◆ Records supplied ◆
......

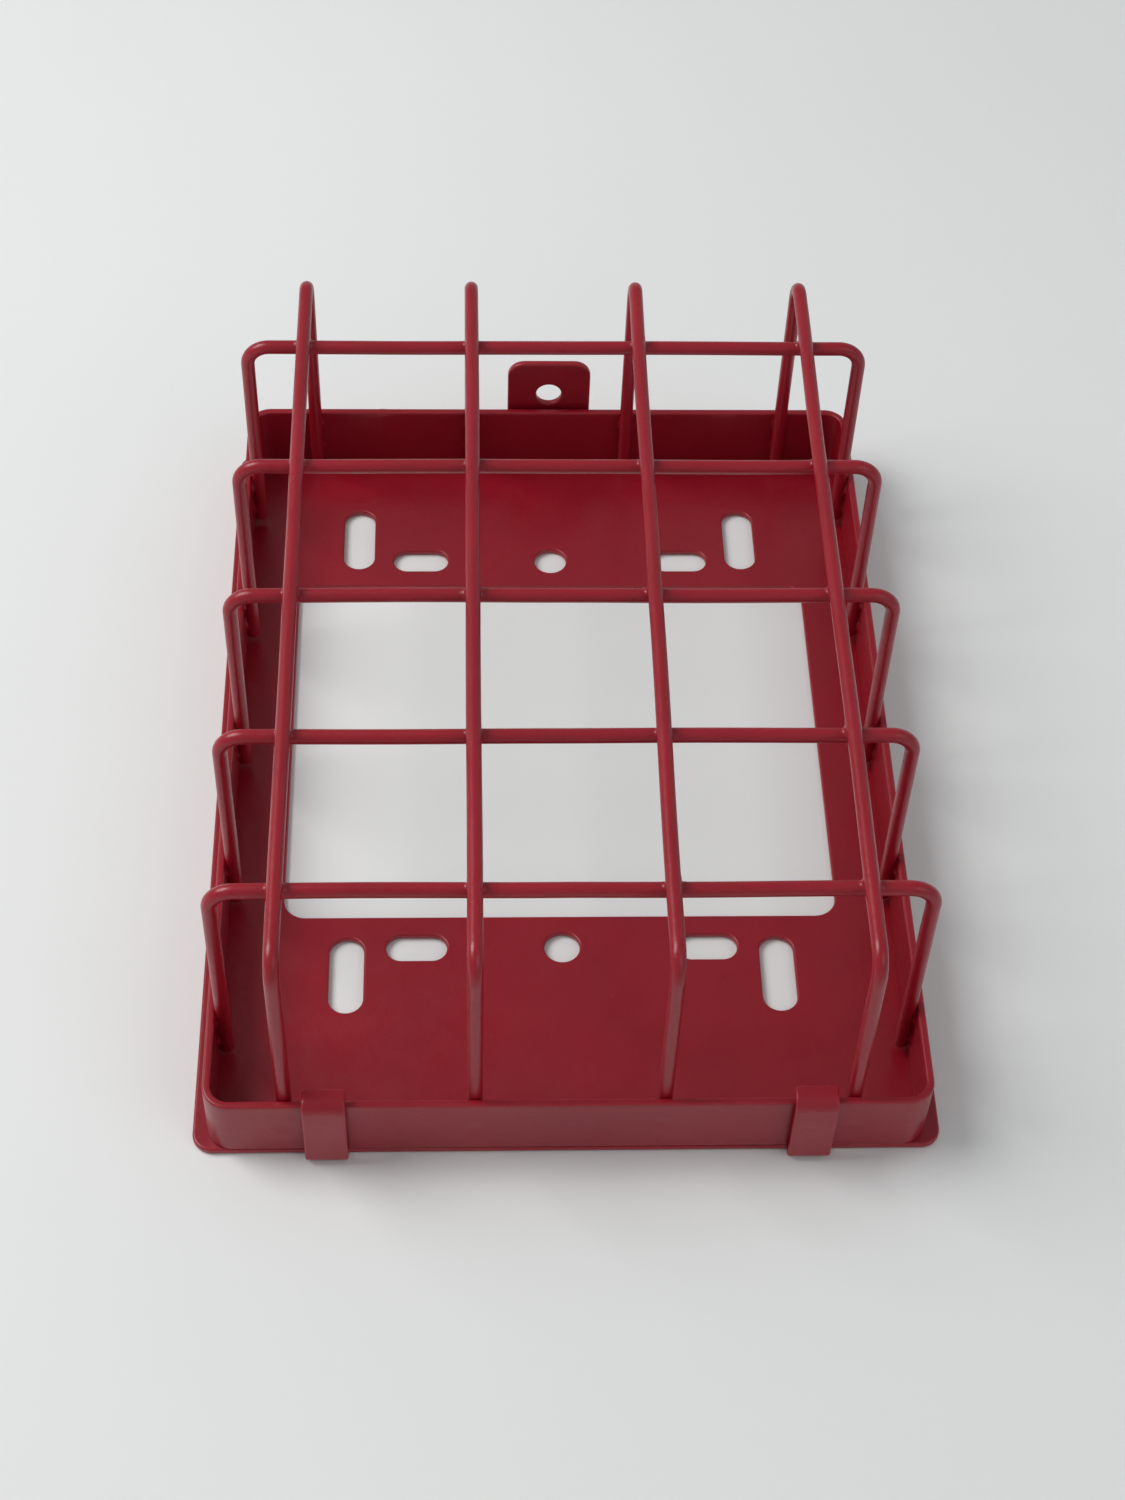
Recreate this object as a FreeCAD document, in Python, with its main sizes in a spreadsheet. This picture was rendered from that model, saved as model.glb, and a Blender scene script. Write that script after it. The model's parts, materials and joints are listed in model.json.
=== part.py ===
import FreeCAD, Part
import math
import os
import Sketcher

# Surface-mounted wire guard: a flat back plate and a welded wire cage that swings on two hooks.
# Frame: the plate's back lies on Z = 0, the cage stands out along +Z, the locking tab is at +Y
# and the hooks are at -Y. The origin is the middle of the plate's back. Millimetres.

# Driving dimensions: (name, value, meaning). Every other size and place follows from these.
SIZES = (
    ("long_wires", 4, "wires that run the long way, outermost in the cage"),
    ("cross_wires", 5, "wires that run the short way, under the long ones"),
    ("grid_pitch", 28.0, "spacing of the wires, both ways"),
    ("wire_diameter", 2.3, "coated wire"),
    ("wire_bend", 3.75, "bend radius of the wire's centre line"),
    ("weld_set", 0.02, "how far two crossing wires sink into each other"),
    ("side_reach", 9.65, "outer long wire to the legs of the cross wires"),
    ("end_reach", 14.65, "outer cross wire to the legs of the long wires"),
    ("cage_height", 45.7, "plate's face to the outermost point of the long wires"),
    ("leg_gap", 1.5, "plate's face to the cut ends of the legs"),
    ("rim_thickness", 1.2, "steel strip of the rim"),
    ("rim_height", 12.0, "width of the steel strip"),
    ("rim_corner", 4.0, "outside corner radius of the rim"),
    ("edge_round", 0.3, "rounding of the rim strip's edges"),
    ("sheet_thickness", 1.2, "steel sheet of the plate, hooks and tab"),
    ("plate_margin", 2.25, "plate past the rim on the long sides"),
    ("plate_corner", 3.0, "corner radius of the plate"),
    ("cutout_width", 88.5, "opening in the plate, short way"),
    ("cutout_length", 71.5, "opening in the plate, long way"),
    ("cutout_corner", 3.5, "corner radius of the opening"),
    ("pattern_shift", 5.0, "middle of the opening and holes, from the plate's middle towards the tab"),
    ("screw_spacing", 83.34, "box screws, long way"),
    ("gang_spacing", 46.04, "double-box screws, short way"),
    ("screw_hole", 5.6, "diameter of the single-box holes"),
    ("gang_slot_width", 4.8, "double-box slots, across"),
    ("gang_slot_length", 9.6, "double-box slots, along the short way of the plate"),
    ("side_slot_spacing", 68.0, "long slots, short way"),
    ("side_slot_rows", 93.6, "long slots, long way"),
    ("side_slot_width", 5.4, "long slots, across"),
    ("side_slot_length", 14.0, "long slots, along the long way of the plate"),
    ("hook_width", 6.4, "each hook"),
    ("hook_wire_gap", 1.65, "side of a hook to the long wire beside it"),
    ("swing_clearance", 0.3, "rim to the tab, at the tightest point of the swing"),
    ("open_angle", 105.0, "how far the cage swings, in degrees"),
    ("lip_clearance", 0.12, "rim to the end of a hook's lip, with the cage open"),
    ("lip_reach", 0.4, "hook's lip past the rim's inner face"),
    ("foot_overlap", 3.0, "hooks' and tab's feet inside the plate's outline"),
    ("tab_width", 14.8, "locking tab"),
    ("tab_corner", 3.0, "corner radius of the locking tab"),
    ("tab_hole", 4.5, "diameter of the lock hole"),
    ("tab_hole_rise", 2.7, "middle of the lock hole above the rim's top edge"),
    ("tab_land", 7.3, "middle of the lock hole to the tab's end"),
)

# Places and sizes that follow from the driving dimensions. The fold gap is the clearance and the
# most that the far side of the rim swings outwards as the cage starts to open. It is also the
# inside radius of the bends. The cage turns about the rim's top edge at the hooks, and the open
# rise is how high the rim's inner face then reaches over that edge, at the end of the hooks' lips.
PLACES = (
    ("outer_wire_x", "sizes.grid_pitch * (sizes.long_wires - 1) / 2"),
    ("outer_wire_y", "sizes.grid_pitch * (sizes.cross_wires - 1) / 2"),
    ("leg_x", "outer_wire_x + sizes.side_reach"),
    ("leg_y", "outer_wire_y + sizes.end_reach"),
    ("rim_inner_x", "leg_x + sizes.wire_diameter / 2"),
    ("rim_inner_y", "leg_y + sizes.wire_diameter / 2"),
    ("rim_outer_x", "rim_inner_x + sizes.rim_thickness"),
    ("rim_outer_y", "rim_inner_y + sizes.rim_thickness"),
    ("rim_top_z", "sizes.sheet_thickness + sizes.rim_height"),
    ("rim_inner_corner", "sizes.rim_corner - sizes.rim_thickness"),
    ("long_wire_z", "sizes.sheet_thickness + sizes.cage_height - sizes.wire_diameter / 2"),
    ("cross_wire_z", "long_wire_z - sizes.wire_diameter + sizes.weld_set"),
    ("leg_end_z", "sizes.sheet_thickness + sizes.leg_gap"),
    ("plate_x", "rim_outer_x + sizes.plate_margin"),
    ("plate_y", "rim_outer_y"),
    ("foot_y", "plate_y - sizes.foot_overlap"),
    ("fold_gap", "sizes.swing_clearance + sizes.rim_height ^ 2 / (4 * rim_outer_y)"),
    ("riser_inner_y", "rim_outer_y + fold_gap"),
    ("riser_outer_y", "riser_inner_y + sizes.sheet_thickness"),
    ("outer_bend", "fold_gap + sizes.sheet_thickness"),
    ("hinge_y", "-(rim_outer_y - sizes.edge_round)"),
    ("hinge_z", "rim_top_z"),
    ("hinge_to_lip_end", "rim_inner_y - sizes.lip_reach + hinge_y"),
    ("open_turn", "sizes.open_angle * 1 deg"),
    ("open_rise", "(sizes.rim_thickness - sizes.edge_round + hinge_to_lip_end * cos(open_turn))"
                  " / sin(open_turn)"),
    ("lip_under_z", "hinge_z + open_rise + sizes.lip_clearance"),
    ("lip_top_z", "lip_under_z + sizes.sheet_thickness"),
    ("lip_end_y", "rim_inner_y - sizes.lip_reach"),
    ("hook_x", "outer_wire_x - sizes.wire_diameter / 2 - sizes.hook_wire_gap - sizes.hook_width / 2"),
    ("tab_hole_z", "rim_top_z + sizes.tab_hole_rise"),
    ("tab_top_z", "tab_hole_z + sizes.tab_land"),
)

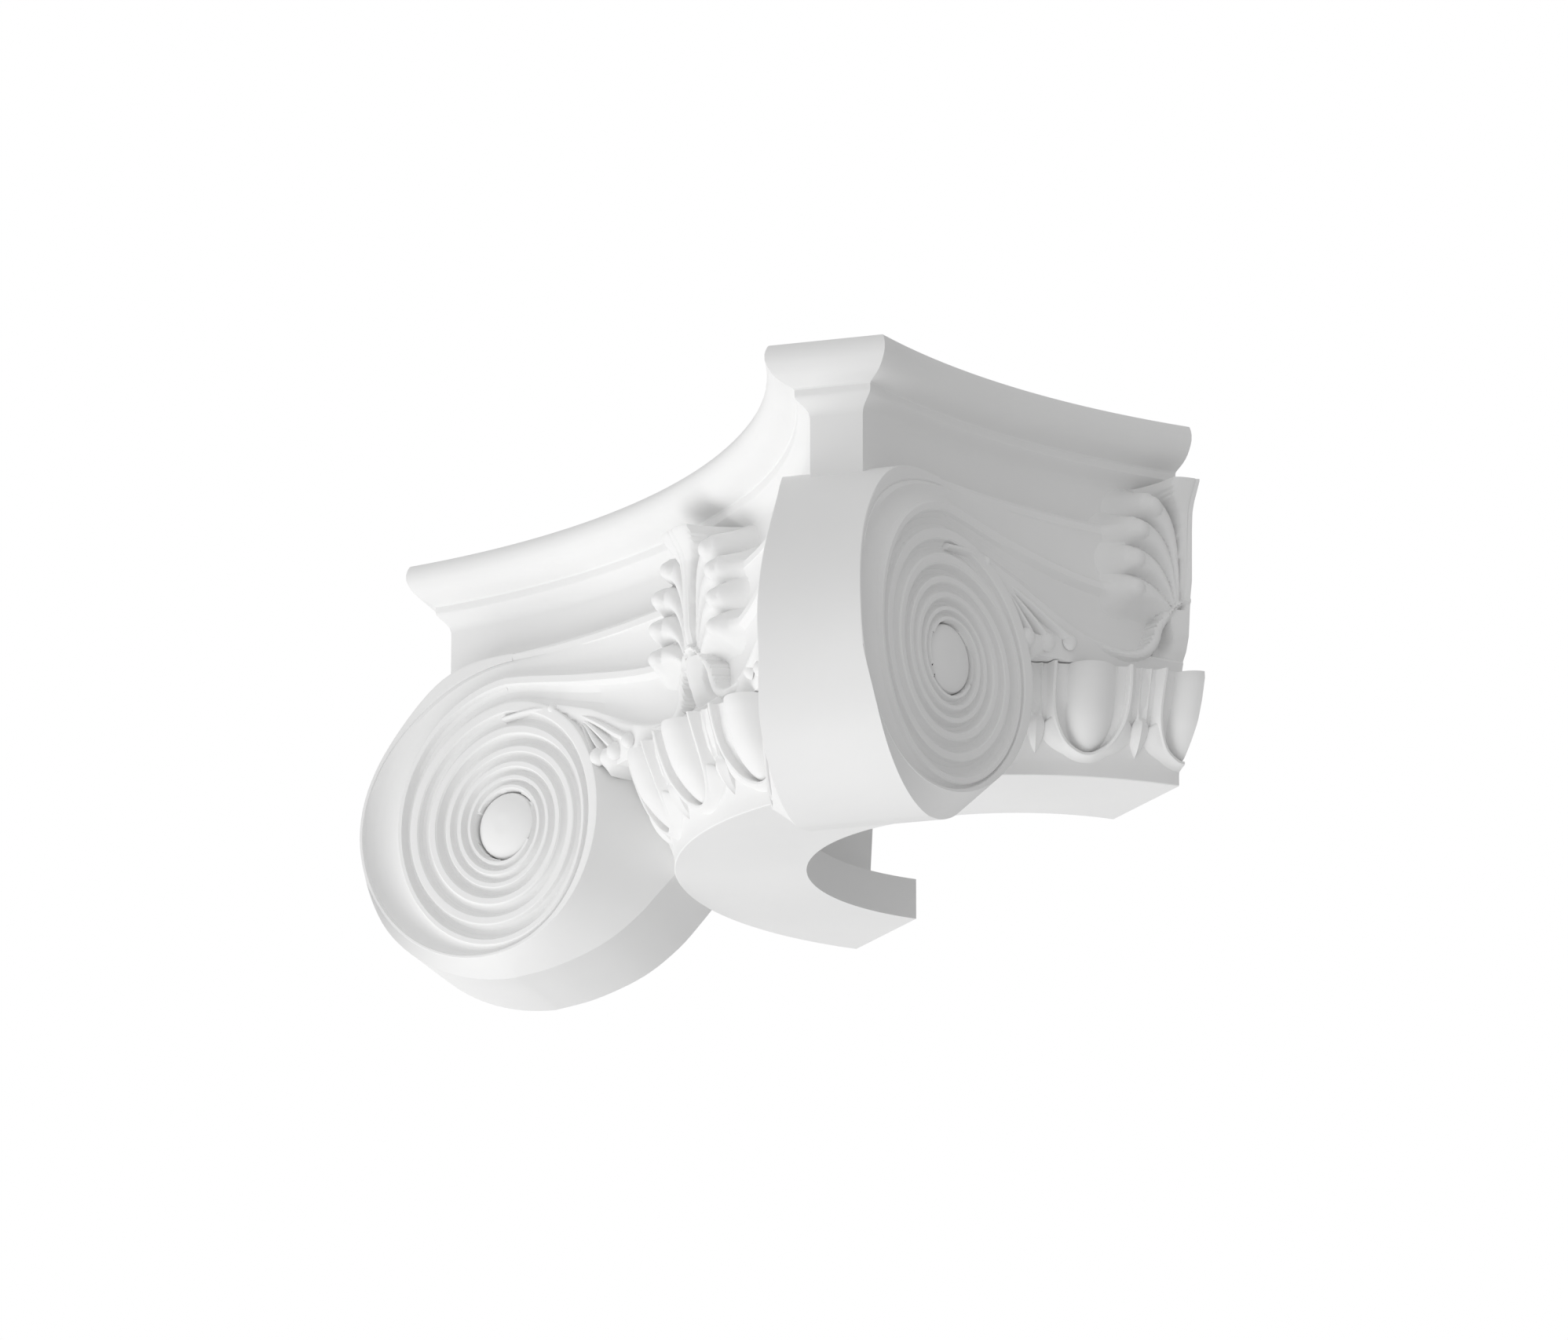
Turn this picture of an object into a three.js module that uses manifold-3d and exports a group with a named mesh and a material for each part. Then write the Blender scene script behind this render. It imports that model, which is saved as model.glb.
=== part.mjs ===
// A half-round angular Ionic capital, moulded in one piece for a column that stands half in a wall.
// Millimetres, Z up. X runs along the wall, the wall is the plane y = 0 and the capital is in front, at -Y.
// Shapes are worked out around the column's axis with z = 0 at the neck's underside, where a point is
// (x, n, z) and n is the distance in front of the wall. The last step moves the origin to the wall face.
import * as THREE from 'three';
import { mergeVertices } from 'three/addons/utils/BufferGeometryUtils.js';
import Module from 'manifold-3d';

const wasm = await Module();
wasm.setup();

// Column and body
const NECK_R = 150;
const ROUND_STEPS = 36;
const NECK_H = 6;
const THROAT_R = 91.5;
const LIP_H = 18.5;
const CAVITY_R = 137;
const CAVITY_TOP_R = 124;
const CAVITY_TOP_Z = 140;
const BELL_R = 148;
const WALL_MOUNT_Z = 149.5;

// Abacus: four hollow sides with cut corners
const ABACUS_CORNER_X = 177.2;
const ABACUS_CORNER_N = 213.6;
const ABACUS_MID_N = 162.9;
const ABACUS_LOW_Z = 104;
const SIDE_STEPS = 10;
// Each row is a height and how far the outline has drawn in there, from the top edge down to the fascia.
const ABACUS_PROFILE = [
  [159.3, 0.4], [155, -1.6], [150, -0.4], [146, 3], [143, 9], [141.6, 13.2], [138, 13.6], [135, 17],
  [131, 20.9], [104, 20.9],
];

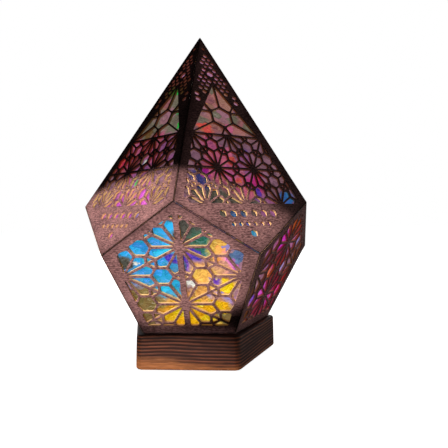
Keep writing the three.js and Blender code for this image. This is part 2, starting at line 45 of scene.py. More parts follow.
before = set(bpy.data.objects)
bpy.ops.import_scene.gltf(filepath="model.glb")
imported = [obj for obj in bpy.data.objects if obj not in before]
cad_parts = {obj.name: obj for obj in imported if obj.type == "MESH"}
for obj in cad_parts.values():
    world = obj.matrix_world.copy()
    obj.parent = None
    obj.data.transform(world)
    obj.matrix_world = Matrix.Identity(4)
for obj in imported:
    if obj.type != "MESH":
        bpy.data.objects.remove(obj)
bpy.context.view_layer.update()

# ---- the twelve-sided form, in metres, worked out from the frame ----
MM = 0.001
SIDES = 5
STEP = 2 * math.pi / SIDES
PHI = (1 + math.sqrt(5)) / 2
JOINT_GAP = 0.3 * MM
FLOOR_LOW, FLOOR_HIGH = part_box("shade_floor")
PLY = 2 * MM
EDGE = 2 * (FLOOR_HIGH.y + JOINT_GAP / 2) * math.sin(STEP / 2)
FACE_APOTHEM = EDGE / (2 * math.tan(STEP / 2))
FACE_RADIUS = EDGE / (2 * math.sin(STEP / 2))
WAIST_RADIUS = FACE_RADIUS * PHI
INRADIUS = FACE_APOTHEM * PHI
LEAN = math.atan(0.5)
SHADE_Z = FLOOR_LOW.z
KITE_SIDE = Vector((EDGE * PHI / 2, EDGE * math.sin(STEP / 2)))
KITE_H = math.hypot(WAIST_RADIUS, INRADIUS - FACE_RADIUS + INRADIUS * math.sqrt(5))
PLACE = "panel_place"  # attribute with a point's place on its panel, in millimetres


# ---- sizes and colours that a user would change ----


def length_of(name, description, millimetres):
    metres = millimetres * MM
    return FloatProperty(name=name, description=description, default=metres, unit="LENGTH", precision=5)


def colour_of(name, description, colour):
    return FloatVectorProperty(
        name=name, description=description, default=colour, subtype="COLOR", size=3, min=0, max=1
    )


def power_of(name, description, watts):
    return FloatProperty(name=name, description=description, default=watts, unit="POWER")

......

◆ Short exercise ◆
The required output is an exact reproduction of the lines starting at the one that contains "obj.matrix_world = Matrix.Identity(4)" and ending at the one that contains "# ---- sizes". Both boundary lines belong to it.

◆ Complete output ◆
    obj.matrix_world = Matrix.Identity(4)
for obj in imported:
    if obj.type != "MESH":
        bpy.data.objects.remove(obj)
bpy.context.view_layer.update()

# ---- the twelve-sided form, in metres, worked out from the frame ----
MM = 0.001
SIDES = 5
STEP = 2 * math.pi / SIDES
PHI = (1 + math.sqrt(5)) / 2
JOINT_GAP = 0.3 * MM
FLOOR_LOW, FLOOR_HIGH = part_box("shade_floor")
PLY = 2 * MM
EDGE = 2 * (FLOOR_HIGH.y + JOINT_GAP / 2) * math.sin(STEP / 2)
FACE_APOTHEM = EDGE / (2 * math.tan(STEP / 2))
FACE_RADIUS = EDGE / (2 * math.sin(STEP / 2))
WAIST_RADIUS = FACE_RADIUS * PHI
INRADIUS = FACE_APOTHEM * PHI
LEAN = math.atan(0.5)
SHADE_Z = FLOOR_LOW.z
KITE_SIDE = Vector((EDGE * PHI / 2, EDGE * math.sin(STEP / 2)))
KITE_H = math.hypot(WAIST_RADIUS, INRADIUS - FACE_RADIUS + INRADIUS * math.sqrt(5))
PLACE = "panel_place"  # attribute with a point's place on its panel, in millimetres


# ---- sizes and colours that a user would change ----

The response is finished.